• [YOUR OBJECTIVE]: Quote exactly the lines from the line containing "# Each pad of" to the line containing "in imported if", both lines included, please, and nothing more.

• [SUPPLIED MATERIAL]:
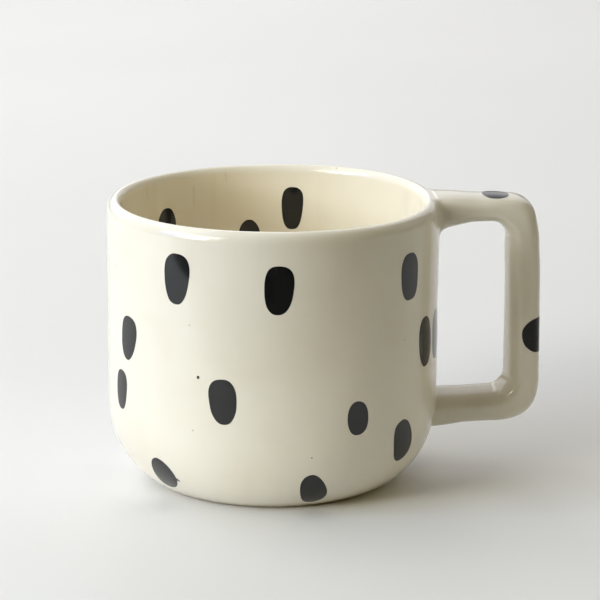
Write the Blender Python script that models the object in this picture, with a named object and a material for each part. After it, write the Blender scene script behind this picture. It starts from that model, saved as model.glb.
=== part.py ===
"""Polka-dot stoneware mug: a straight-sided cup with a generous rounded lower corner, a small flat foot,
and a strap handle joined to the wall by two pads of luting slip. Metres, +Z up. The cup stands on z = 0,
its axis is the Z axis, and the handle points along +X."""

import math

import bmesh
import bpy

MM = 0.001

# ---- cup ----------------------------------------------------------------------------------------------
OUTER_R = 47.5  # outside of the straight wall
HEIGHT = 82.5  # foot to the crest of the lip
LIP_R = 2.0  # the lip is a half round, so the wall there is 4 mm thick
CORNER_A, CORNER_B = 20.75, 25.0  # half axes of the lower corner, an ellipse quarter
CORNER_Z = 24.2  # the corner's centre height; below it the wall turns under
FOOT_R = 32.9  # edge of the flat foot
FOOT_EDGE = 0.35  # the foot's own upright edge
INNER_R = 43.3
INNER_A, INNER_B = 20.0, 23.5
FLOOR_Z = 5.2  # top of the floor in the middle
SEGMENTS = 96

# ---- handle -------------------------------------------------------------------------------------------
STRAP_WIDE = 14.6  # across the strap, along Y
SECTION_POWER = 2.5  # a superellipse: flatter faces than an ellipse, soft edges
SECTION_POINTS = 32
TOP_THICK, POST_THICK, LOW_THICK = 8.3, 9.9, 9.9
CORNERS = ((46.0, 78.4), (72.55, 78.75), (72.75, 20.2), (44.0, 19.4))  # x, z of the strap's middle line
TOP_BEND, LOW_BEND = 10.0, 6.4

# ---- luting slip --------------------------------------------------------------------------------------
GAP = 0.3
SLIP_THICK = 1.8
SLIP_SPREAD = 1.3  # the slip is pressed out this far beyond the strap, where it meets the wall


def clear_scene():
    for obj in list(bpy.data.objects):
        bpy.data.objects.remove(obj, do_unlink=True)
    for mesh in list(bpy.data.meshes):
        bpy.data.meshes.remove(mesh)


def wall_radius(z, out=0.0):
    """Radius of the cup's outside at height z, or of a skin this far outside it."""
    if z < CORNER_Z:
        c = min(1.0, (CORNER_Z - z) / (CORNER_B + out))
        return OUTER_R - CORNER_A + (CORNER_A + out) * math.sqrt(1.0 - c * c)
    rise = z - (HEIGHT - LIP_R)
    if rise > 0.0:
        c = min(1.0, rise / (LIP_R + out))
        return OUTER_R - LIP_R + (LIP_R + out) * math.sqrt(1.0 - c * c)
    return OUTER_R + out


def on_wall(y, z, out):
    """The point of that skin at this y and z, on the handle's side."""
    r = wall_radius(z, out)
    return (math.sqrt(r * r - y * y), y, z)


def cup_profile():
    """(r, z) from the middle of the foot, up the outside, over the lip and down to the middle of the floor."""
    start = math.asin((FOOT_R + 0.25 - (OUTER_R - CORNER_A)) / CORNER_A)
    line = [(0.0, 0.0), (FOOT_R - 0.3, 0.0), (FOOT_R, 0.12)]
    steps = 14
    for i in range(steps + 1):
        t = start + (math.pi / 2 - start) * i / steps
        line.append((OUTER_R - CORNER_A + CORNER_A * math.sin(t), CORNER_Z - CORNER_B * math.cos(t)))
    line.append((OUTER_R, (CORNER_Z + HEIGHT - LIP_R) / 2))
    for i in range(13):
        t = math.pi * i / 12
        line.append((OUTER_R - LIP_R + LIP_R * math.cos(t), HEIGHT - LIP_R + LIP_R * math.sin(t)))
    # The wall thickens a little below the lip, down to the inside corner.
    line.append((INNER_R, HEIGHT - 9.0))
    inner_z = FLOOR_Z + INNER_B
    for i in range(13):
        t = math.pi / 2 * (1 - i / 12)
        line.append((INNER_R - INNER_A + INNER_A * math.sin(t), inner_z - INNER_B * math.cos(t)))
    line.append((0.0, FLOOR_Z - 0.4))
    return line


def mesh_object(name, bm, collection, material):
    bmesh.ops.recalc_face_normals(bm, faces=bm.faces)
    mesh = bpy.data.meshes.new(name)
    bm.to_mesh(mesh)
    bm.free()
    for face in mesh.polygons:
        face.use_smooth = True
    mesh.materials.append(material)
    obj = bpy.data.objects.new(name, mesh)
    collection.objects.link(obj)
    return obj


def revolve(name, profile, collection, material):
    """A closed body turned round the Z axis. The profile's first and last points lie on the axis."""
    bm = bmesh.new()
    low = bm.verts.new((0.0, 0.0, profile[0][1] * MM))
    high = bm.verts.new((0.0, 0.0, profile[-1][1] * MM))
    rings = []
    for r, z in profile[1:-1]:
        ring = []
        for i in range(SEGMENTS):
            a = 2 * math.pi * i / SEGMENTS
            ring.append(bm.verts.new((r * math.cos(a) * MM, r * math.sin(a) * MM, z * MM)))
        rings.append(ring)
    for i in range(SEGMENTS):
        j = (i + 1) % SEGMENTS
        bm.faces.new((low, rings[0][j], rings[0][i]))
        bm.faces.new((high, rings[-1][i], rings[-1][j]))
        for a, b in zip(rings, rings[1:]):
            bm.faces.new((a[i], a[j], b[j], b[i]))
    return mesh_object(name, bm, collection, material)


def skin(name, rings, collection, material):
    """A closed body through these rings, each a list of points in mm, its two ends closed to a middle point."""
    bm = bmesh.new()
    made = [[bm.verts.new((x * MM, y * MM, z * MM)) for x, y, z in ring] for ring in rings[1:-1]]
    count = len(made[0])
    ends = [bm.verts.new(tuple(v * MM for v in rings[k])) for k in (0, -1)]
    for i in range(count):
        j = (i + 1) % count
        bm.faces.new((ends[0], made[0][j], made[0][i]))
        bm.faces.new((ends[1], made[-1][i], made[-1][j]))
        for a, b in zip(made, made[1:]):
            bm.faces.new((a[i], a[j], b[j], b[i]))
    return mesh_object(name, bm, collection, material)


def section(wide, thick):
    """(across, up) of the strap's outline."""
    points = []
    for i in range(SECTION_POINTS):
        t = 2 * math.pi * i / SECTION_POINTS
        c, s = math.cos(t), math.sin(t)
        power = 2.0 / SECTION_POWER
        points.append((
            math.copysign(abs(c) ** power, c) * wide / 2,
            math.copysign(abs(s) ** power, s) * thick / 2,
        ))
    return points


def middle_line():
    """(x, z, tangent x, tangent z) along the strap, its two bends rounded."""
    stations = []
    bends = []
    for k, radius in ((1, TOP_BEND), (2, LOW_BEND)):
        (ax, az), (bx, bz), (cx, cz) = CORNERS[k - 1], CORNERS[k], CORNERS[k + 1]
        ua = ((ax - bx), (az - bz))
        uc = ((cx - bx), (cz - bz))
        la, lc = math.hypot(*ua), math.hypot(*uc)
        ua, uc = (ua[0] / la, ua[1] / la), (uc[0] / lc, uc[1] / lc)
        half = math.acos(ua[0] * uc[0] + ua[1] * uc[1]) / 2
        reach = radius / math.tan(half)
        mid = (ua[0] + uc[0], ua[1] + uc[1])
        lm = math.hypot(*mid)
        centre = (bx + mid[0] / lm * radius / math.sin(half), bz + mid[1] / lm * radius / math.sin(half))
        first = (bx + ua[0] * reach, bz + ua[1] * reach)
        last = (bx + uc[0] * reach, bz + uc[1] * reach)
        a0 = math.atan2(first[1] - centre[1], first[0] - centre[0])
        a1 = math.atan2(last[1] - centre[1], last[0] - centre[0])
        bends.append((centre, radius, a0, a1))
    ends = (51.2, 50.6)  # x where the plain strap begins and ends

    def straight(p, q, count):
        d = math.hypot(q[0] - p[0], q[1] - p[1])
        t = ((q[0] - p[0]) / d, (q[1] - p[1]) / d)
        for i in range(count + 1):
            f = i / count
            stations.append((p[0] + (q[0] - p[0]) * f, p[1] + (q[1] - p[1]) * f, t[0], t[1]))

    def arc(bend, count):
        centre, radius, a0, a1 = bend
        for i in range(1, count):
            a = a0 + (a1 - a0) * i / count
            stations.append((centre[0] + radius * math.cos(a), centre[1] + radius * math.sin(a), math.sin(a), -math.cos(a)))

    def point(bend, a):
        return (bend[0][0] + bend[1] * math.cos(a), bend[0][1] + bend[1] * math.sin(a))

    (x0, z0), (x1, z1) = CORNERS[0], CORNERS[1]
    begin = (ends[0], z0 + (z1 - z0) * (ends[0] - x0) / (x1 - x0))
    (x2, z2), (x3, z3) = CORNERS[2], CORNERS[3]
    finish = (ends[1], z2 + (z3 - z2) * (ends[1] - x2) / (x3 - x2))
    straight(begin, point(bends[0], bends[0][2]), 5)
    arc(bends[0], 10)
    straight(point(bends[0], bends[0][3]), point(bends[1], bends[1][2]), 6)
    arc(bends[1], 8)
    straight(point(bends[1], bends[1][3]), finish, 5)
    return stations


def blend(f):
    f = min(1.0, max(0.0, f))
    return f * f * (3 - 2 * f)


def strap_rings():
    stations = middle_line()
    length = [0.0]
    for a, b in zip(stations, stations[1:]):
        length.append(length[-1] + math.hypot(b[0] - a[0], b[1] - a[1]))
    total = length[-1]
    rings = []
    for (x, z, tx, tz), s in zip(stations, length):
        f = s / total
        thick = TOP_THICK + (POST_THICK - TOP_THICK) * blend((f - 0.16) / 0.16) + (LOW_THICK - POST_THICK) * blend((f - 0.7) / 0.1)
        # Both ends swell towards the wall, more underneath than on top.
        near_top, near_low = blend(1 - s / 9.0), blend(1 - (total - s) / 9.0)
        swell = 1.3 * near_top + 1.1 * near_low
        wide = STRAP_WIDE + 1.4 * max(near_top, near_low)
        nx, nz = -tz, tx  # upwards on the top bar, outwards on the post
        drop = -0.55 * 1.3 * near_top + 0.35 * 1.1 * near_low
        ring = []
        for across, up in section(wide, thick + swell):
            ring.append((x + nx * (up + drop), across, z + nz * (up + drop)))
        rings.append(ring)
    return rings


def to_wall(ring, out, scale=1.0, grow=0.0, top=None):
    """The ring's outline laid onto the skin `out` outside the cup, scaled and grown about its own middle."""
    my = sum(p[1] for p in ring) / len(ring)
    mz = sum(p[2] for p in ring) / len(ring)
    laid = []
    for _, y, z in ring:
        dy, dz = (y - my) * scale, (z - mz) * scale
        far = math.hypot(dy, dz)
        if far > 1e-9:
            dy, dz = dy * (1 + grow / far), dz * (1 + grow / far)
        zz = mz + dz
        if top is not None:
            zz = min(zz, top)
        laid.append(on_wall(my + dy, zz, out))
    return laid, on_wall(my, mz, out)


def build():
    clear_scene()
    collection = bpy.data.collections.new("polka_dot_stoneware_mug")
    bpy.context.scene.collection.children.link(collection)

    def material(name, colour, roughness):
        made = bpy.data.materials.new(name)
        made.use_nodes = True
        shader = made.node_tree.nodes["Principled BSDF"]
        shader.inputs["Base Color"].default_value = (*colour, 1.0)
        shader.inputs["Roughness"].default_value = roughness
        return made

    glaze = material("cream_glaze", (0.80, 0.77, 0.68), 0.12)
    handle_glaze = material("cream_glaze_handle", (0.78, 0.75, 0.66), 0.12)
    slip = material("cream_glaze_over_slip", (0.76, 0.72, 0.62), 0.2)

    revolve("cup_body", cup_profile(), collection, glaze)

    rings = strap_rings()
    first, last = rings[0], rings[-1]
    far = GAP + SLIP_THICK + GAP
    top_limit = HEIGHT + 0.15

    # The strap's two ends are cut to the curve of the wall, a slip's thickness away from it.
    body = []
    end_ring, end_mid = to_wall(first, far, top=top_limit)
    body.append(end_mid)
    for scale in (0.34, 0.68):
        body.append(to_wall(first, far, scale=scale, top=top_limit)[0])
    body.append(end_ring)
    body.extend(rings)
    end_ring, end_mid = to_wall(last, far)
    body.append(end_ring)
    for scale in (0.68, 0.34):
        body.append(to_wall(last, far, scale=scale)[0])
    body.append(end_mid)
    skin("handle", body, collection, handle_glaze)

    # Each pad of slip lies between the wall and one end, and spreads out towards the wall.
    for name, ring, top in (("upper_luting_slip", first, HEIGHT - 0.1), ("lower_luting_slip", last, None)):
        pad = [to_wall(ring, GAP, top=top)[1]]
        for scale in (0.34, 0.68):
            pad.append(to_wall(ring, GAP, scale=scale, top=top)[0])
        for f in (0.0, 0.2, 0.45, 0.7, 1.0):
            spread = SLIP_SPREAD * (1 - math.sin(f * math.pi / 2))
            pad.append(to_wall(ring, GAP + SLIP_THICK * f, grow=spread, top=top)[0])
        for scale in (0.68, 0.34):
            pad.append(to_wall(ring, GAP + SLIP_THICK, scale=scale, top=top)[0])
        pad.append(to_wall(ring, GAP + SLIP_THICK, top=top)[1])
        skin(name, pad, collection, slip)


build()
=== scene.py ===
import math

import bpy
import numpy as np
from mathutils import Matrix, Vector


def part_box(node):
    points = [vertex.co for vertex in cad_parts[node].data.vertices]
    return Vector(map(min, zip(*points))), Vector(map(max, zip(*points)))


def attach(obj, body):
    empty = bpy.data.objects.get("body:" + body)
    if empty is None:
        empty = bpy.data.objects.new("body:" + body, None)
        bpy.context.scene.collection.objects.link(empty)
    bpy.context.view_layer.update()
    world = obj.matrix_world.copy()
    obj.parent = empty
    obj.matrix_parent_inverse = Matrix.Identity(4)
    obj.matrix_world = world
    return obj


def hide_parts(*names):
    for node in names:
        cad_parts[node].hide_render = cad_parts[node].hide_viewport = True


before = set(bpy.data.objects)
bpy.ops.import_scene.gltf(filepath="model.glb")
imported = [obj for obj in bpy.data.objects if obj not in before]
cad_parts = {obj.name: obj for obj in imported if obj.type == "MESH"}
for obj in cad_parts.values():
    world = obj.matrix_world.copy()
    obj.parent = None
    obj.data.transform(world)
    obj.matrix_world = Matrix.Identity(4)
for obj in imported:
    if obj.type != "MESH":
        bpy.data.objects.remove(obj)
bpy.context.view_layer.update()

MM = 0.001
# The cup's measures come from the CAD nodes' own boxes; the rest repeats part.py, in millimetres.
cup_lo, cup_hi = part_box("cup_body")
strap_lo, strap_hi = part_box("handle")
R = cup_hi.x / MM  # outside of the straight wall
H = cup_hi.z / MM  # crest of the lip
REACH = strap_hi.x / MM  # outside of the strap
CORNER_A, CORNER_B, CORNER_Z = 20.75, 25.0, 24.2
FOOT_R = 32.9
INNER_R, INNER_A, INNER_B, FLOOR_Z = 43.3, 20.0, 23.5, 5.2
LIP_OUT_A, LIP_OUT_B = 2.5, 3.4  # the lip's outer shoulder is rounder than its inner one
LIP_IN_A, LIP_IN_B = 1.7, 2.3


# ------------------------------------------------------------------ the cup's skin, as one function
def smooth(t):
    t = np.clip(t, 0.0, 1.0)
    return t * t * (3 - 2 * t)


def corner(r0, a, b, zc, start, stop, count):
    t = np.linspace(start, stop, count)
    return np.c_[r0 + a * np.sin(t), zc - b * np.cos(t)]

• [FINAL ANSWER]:
    # Each pad of slip lies between the wall and one end, and spreads out towards the wall.
    for name, ring, top in (("upper_luting_slip", first, HEIGHT - 0.1), ("lower_luting_slip", last, None)):
        pad = [to_wall(ring, GAP, top=top)[1]]
        for scale in (0.34, 0.68):
            pad.append(to_wall(ring, GAP, scale=scale, top=top)[0])
        for f in (0.0, 0.2, 0.45, 0.7, 1.0):
            spread = SLIP_SPREAD * (1 - math.sin(f * math.pi / 2))
            pad.append(to_wall(ring, GAP + SLIP_THICK * f, grow=spread, top=top)[0])
        for scale in (0.68, 0.34):
            pad.append(to_wall(ring, GAP + SLIP_THICK, scale=scale, top=top)[0])
        pad.append(to_wall(ring, GAP + SLIP_THICK, top=top)[1])
        skin(name, pad, collection, slip)


build()
=== scene.py ===
import math

import bpy
import numpy as np
from mathutils import Matrix, Vector


def part_box(node):
    points = [vertex.co for vertex in cad_parts[node].data.vertices]
    return Vector(map(min, zip(*points))), Vector(map(max, zip(*points)))


def attach(obj, body):
    empty = bpy.data.objects.get("body:" + body)
    if empty is None:
        empty = bpy.data.objects.new("body:" + body, None)
        bpy.context.scene.collection.objects.link(empty)
    bpy.context.view_layer.update()
    world = obj.matrix_world.copy()
    obj.parent = empty
    obj.matrix_parent_inverse = Matrix.Identity(4)
    obj.matrix_world = world
    return obj


def hide_parts(*names):
    for node in names:
        cad_parts[node].hide_render = cad_parts[node].hide_viewport = True


before = set(bpy.data.objects)
bpy.ops.import_scene.gltf(filepath="model.glb")
imported = [obj for obj in bpy.data.objects if obj not in before]
cad_parts = {obj.name: obj for obj in imported if obj.type == "MESH"}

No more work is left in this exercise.